August 31, 2015 - The Storm

refer to caption  

A misleadingly picturesque glimpse of the evening as the storm front was moving in, shortly before operations were called to a halt. Don’t let the hint of blue sky fool you, it was the last color and calmest seas we saw for the next two days.

refer to caption  

The Peggy D returning from a long day of bay work, later used to ferry the science party into Barrow to offload.


Today we bid ‘adieu’ to our colleagues from the National Ocean Service-half of the science party. Having completed their work in the bays of the Chukchi and the ice-free regions of the Beaufort Sea, they set off early in the morning onboard the vessel Peggy D to be dropped off in Barrow, Alaska. As it turned out, the timing of their departure was fortuitous, less than 24 hours later the winds picked up and would have delayed or even prevented them from coming ashore.
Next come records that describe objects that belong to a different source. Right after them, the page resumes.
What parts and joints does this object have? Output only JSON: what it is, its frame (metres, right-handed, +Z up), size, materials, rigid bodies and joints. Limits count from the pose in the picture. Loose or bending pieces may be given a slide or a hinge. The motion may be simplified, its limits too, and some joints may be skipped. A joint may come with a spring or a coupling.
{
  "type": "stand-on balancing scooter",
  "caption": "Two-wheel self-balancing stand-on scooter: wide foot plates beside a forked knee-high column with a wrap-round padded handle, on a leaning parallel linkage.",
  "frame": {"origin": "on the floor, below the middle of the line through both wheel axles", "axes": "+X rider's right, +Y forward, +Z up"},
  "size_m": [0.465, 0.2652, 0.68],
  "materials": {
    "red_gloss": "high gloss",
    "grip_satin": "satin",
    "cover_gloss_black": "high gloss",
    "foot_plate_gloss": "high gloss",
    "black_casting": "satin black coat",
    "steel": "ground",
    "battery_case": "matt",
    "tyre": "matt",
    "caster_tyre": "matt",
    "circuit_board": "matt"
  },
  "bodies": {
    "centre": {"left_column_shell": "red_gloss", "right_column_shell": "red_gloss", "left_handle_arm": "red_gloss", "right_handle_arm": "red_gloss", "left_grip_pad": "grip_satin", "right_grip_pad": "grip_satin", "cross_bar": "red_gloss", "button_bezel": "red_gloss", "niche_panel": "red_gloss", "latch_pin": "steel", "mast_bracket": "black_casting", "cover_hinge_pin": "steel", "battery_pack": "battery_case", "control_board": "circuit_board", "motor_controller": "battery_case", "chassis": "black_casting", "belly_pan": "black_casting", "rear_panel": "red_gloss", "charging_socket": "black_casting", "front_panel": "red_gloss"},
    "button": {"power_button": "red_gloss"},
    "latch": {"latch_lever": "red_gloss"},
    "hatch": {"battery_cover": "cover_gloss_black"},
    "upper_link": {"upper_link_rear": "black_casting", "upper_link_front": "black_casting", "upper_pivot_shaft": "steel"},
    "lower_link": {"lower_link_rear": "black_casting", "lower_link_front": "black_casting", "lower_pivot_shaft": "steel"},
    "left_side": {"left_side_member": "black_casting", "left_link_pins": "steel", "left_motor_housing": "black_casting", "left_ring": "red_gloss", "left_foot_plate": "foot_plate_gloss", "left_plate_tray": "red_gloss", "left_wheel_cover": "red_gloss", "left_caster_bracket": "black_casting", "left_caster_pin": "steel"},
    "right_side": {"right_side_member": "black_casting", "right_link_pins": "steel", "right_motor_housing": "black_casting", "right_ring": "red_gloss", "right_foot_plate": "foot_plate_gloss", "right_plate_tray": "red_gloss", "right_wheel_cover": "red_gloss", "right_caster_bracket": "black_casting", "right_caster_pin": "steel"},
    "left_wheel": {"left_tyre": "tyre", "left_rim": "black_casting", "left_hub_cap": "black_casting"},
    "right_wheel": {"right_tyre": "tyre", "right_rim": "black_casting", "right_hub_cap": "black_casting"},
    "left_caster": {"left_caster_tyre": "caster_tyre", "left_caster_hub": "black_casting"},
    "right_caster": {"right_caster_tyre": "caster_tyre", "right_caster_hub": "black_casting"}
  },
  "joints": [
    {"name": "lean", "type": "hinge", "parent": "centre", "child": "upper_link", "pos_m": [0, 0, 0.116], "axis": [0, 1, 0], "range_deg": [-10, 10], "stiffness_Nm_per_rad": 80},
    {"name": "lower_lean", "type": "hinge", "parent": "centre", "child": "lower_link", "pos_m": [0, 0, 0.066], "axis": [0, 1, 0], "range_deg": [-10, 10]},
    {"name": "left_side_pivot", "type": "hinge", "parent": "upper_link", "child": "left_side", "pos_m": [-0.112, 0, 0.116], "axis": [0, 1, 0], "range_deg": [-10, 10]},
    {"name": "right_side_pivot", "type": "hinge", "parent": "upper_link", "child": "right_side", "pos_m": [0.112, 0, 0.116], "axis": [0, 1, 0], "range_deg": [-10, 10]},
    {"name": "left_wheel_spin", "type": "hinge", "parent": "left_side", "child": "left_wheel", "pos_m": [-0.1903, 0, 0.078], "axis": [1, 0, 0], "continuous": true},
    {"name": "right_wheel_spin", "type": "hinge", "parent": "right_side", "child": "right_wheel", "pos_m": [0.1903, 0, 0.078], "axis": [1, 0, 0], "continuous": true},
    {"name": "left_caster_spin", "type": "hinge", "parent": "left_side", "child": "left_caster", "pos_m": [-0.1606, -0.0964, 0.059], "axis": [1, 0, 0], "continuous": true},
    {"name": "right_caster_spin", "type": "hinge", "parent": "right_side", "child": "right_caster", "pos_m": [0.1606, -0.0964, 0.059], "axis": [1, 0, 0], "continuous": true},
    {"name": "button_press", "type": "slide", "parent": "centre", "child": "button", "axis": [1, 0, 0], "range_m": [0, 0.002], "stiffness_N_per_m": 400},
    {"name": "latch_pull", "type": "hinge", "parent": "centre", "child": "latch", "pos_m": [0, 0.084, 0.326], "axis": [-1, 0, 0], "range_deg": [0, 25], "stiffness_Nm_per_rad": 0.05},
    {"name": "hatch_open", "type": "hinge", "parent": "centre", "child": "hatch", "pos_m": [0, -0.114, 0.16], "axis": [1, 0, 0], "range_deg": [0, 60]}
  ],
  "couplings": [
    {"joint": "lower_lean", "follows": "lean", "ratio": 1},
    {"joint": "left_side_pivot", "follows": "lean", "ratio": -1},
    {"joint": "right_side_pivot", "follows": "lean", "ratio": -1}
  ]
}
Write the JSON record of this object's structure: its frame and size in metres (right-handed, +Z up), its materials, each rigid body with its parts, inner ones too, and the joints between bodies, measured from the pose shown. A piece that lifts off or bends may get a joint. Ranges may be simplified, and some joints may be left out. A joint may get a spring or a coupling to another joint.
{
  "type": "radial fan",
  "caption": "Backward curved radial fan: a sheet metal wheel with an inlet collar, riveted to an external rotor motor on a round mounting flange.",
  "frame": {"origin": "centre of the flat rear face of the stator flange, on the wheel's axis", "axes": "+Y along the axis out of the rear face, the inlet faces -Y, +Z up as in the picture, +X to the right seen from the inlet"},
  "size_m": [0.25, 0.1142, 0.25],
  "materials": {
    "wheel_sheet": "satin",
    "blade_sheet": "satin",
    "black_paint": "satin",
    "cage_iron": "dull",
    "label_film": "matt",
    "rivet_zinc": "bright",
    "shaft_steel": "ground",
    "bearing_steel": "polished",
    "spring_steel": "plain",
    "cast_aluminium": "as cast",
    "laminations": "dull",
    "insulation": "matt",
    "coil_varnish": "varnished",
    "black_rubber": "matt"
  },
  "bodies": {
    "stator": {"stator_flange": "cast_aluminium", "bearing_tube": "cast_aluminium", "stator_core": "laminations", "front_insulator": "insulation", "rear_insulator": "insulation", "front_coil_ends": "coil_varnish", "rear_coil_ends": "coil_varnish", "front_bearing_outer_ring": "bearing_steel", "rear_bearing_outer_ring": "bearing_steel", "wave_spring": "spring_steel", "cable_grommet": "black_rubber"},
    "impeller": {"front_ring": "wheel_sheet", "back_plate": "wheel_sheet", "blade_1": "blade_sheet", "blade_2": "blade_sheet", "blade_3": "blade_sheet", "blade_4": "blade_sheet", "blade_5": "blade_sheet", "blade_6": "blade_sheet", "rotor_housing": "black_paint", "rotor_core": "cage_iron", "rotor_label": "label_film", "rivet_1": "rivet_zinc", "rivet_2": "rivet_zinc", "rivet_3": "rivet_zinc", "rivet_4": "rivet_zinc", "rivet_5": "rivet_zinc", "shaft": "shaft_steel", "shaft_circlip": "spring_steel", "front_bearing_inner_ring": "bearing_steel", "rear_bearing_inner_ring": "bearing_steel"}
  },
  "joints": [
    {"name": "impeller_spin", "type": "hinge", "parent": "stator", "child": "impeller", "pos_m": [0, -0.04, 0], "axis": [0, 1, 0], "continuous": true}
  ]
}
Around midday the rest of us still onboard set off in hopes of completing several stations on our next transect line before a series of low pressure systems blew in. True to the forecast, the winds came up with a vengeance and the rapidly worsening sea state forced us to halt operations after only completing one station. While the CTD can handle considerable winds and seas since the boat remains stationary for deployment and retrieval of the instrument, the tucker frame quickly becomes quite the challenge both to get in the water without tripping the nets (requiring us to redo the cast) and to recover safely.

Recent Update: Despite our best efforts to break free, the storm was not about to let up any time soon. It raged on for another 2 days at its peak with gusts up to 45 knots and waves breaking 15 feet. At this point, even walking becomes physically taxing. One minute your step feels almost weightless as the ship breaks the crest of wave but the next it is as if your shoe is made of lead. In addition to try to time the vertical shifts, there is also the side to side rocking which requires your hands at the ready to brace against the nearest wall. To the casual observer, it must have been quite the comical sight at times.

By day 3, we were finally able to escape to the north and shortly after resume our original transect line; a welcome relief for us all!